(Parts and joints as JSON)
◇ ◇ ◇ ◇
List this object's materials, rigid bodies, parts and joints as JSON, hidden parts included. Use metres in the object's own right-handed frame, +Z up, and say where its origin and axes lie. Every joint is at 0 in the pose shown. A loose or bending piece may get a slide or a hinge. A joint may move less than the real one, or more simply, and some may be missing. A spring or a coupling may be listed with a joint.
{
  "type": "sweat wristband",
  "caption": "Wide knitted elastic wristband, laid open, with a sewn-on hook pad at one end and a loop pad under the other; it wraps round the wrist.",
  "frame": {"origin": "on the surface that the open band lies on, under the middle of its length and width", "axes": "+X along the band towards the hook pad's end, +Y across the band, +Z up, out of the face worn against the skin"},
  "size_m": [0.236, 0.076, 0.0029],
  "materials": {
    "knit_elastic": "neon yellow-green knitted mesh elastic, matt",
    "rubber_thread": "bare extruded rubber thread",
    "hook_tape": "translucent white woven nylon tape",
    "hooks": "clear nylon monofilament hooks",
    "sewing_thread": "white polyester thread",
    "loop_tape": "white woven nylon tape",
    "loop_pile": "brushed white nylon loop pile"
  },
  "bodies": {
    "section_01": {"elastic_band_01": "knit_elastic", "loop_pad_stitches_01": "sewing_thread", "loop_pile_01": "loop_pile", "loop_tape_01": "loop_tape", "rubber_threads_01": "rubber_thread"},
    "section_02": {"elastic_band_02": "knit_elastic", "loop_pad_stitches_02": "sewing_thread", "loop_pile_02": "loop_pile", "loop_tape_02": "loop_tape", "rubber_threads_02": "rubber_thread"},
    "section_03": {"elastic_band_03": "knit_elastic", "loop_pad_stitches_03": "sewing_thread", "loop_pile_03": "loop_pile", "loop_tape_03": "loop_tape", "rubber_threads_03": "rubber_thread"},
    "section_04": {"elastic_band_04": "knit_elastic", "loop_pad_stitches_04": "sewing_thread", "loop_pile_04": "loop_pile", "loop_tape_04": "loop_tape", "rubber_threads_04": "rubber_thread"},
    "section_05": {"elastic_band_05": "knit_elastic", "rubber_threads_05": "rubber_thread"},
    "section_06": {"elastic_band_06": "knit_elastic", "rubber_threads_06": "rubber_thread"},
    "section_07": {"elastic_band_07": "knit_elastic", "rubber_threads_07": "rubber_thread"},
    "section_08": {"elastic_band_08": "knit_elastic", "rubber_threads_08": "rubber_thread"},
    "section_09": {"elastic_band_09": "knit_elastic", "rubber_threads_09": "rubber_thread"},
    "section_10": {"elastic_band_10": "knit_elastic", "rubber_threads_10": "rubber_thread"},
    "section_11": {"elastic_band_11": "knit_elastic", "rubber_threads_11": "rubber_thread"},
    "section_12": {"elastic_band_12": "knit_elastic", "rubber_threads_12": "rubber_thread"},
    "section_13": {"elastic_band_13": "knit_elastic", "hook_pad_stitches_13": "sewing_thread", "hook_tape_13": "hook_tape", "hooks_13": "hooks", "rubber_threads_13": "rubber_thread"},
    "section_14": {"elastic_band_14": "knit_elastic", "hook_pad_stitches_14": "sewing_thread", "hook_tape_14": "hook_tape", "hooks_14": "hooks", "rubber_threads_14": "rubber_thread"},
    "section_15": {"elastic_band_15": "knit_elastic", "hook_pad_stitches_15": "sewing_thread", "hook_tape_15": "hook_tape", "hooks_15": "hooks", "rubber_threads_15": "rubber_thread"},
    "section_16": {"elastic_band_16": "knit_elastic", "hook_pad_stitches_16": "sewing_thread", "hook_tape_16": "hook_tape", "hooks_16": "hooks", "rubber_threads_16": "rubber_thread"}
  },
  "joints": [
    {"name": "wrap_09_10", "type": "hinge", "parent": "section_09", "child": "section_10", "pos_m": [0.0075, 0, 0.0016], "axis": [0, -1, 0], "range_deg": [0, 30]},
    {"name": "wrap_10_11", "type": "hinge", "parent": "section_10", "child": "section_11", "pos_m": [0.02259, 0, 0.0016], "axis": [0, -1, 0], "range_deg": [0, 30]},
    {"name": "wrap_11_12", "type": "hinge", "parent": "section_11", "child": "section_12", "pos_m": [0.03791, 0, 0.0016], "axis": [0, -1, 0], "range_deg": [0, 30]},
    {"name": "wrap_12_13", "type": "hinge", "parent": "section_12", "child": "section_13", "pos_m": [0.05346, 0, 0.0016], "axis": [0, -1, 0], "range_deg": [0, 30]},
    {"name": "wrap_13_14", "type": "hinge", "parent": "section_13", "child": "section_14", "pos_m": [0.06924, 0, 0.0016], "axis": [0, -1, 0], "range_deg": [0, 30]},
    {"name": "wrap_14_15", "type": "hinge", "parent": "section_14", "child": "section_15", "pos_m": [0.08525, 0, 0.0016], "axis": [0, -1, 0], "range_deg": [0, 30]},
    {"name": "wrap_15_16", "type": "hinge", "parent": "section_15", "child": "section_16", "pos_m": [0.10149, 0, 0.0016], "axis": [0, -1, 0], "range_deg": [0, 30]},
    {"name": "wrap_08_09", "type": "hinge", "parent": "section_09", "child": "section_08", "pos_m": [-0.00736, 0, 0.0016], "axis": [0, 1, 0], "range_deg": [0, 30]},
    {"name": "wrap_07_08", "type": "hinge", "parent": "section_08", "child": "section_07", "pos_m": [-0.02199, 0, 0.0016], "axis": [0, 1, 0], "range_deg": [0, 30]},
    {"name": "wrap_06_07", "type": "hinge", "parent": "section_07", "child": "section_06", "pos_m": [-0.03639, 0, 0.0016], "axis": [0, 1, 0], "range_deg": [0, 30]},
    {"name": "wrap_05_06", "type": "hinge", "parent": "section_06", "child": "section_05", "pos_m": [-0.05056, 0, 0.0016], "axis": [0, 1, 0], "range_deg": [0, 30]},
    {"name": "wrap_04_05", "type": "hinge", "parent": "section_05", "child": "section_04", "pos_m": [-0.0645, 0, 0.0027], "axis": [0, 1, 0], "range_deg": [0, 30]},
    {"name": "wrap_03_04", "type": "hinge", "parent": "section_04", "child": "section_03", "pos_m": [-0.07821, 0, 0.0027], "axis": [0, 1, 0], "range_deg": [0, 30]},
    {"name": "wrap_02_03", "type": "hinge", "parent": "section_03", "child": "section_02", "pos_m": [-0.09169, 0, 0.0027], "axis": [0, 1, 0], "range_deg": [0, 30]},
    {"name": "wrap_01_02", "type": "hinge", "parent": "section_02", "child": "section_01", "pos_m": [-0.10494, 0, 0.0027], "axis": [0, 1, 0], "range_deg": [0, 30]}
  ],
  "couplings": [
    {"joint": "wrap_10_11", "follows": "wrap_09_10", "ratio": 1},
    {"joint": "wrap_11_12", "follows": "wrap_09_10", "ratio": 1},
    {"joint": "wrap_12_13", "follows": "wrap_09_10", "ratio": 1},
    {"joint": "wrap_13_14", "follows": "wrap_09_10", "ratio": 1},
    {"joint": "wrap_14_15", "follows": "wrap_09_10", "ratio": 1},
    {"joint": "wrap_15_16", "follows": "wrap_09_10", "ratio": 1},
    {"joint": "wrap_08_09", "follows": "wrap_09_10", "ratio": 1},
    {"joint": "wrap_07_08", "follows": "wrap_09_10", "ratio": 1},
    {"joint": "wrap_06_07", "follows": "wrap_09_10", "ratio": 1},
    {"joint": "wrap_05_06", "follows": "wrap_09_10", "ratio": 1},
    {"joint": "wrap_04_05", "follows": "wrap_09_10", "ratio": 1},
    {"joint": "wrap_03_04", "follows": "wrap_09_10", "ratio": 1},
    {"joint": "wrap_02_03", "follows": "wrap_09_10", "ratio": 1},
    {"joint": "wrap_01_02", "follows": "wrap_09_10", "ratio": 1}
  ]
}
◇ ◇ ◇ ◇
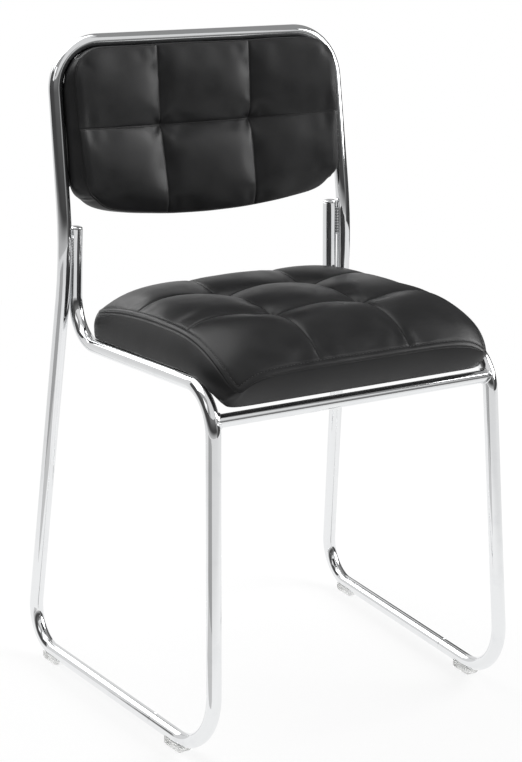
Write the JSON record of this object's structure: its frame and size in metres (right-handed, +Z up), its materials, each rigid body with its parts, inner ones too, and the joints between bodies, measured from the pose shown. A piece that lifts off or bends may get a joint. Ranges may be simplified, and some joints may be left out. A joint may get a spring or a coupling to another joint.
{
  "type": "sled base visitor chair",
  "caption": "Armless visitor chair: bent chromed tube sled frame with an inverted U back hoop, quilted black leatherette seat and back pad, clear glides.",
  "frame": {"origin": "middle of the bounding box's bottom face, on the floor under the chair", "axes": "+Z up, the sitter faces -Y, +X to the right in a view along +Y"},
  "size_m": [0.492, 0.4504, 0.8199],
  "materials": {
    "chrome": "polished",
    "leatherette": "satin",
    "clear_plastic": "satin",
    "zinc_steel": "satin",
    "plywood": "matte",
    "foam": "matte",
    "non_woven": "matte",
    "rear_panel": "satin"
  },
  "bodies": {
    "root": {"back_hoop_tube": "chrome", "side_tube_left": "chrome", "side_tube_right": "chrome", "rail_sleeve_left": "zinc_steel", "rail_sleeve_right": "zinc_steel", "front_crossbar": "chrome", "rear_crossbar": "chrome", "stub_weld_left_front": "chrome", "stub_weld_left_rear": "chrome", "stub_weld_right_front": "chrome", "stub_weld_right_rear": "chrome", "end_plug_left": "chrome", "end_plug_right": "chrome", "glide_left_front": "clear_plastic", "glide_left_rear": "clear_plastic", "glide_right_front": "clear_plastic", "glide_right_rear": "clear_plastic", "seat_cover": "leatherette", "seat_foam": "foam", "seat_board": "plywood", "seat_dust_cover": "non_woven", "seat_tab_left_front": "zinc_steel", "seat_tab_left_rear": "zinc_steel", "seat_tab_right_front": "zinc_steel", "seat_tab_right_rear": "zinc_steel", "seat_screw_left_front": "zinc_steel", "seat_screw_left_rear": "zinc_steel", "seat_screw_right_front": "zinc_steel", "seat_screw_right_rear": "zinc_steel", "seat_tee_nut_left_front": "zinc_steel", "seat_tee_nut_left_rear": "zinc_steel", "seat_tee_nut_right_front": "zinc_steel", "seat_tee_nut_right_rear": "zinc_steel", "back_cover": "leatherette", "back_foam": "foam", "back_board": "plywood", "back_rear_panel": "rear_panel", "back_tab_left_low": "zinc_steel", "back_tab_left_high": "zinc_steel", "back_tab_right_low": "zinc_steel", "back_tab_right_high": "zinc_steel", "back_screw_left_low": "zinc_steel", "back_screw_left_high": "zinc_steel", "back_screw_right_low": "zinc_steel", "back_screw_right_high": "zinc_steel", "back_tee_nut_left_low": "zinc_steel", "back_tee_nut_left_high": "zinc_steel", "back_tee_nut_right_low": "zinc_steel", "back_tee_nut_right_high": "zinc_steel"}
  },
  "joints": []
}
◇ ◇ ◇ ◇
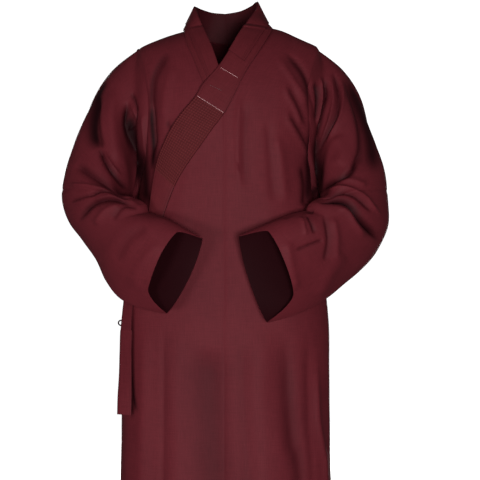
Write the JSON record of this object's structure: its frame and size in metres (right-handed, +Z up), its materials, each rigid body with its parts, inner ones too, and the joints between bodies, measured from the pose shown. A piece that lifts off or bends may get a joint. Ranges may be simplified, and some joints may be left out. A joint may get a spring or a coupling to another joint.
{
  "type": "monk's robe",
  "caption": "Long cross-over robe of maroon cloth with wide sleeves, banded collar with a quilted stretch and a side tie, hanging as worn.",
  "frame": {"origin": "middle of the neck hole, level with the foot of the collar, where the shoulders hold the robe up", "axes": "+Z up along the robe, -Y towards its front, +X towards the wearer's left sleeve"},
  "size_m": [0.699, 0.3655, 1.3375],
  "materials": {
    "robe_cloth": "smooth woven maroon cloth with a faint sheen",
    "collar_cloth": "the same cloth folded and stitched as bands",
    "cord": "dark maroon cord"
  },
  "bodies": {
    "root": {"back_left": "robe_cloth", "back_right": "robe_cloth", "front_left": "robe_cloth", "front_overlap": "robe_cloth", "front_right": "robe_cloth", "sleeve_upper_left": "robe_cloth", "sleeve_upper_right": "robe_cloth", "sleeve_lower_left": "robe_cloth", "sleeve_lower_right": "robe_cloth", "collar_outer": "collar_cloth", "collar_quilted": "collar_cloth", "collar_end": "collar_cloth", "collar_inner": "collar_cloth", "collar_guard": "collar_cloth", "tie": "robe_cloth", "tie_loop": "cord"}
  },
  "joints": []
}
◇ ◇ ◇ ◇
# Work to do
Go through the material and copy out every line with "origin" in it.

# Result of this exercise
List this object's materials, rigid bodies, parts and joints as JSON, hidden parts included. Use metres in the object's own right-handed frame, +Z up, and say where its origin and axes lie. Every joint is at 0 in the pose shown. A loose or bending piece may get a slide or a hinge. A joint may move less than the real one, or more simply, and some may be missing. A spring or a coupling may be listed with a joint.
  "frame": {"origin": "on the surface that the open band lies on, under the middle of its length and width", "axes": "+X along the band towards the hook pad's end, +Y across the band, +Z up, out of the face worn against the skin"},
  "frame": {"origin": "middle of the bounding box's bottom face, on the floor under the chair", "axes": "+Z up, the sitter faces -Y, +X to the right in a view along +Y"},
  "frame": {"origin": "middle of the neck hole, level with the foot of the collar, where the shoulders hold the robe up", "axes": "+Z up along the robe, -Y towards its front, +X towards the wearer's left sleeve"},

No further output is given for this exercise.